Taiwan can improve the energy efficiency of its new and existing buildings by achieving a potential 30 percent reduction in both energy use and carbon emissions using technologies that are already available, the European Chamber of Commerce in Taipei (ECCT) said yesterday.
“Taiwan should catch up with the world in energy conservation by raising and instating legally binding standards to improve energy efficiency,” Andreas Gursch, chairman of the ECCT’s Energy and Environment Committee, told a media briefing to release a report titled Energy-Saving Measures for Taiwan’s Built Environment.
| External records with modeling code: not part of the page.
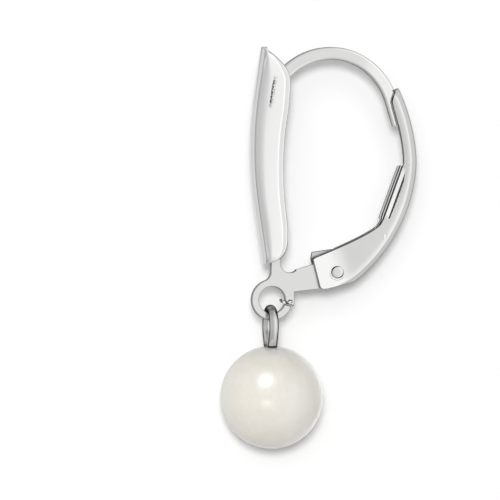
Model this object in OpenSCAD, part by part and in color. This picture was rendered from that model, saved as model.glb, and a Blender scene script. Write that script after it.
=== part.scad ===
// Leverback earring with a pearl drop, built as it hangs with its lever closed.
// +Z is up, the front bar faces -Y, the lever is on the +Y side, and X is the thickness.
// The origin is the crown of the ear wire's inner curve, where the pierced ear carries it.
// Side outlines are points [y, z], turned across X. Lengths are millimetres, angles degrees.

/* [Front bar] */
// Height of the front bar from its top to its foot
bar_height = 13.9; // [12:0.05:16]
// Width across the front face near the top
bar_top_width = 2.64; // [2.2:0.02:3.2]
// Width across the front face near the foot
bar_foot_width = 2.36; // [2:0.02:3]
// Depth of the side walls near the top
bar_depth = 2.15; // [1.8:0.05:2.4]
// Thickness of the sheet that the bar is formed from
bar_wall = 0.26; // [0.18:0.01:0.32]
// Rounding of the two long edges of the front face
bar_edge = 0.22; // [0.08:0.01:0.4]
// Swell of the front face between its long edges
bar_crown = 0.08; // [0:0.01:0.2]
// Width of the narrow rim that the back edges turn in
bar_rim = 0.24; // [0.1:0.01:0.4]
// Lean of the upper and lower halves away from the bend
bar_lean = 8.5; // [2:0.1:10]
// Radius of the bend between the halves
bar_bend_radius = 24; // [6:0.5:30]
// Distance of the bend's middle below the top of the bar
bar_bend_drop = 6.5; // [5:0.1:8.5]
// Corner radius of the face, top, on the plain side
top_corner_far = 1.0; // [0.4:0.05:1.1]
// Corner radius of the face, top, on the groove side
top_corner_near = 0.55; // [0.3:0.05:1]
// Corner radius of the face at the foot, on the plain side
foot_corner_far = 0.95; // [0.4:0.05:1.1]
// Corner radius of the face at the foot, on the groove side
foot_corner_near = 0.7; // [0.3:0.05:1]
// Slope of the side walls' top edge, down towards the back
top_slope = 43; // [35:1:50]
// Rounding of the side walls where the top edge meets the back edge
top_back_radius = 1.77; // [1:0.05:2]
// Rounding of the side walls between the back edge and the foot
foot_back_radius = 1.5; // [0.8:0.05:1.6]

/* [Groove] */
// Length of the pressed groove, from the top of the bar to its point
groove_length = 3.9; // [2:0.1:5.5]
// Width of the groove at the top
groove_width = 0.48; // [0.3:0.02:0.7]
// Depth of the groove at the top
groove_depth = 0.26; // [0.1:0.01:0.4]
// Offset of the groove's steep side from the middle of the face
groove_offset = 0.31; // [0:0.01:0.5]

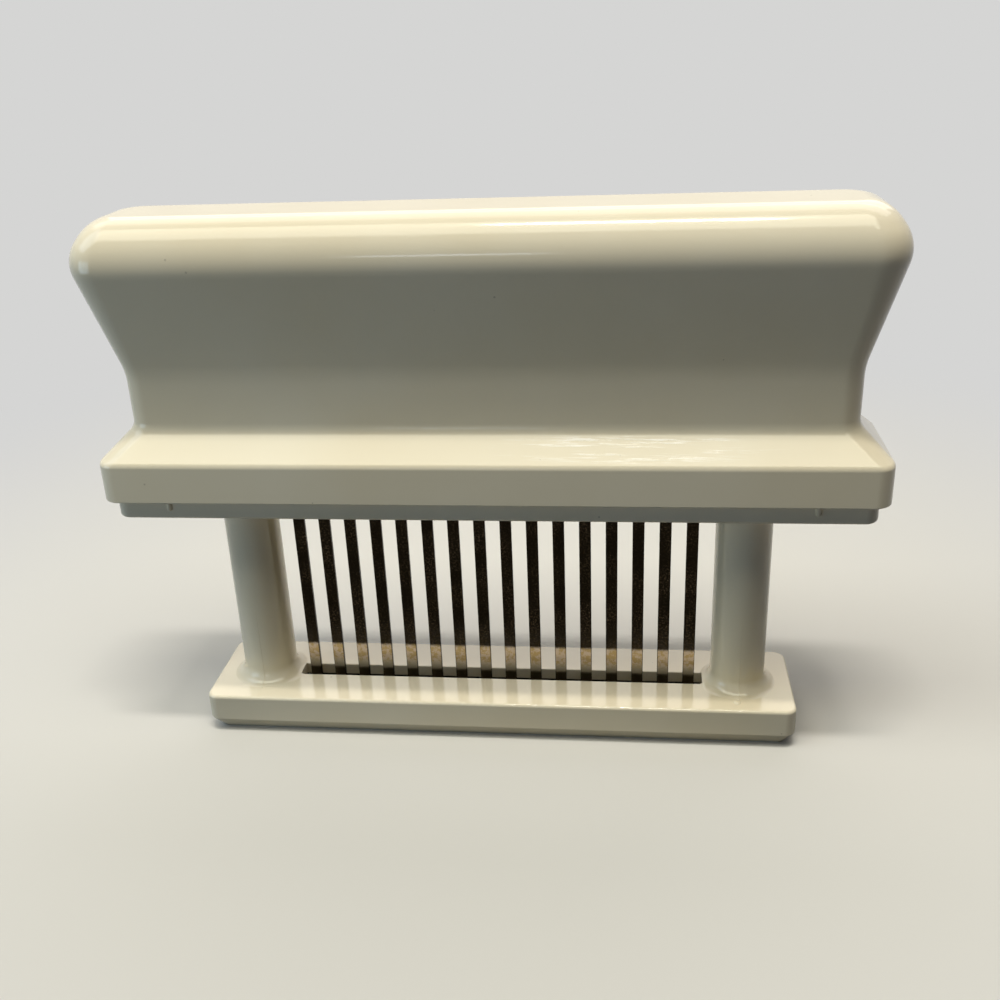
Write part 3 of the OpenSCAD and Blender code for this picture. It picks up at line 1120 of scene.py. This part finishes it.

What Taiwan needs is willingness on the part of the government, entrepreneurs and the general public to work together, especially when the nation’s building insulation standards are two times less strict than those in Europe, Gursch said.
The report draws on the results of a computer simulation conducted by the ECCT and National Taipei University of Technology (NTUT), as well as best practices and cutting-edge technologies from Europe, to improve the energy efficiency of new and existing buildings in Taiwan.
The results of the simulation with real climate data and typical user patterns in Taiwan showed a potential 30 percent reduction in both energy use and carbon emissions in office buildings and residential high rises, which is equivalent to NT$60 billion (US$1.8 million) in dollar terms, or reductions of 12 million tonnes of greenhouse gas emissions.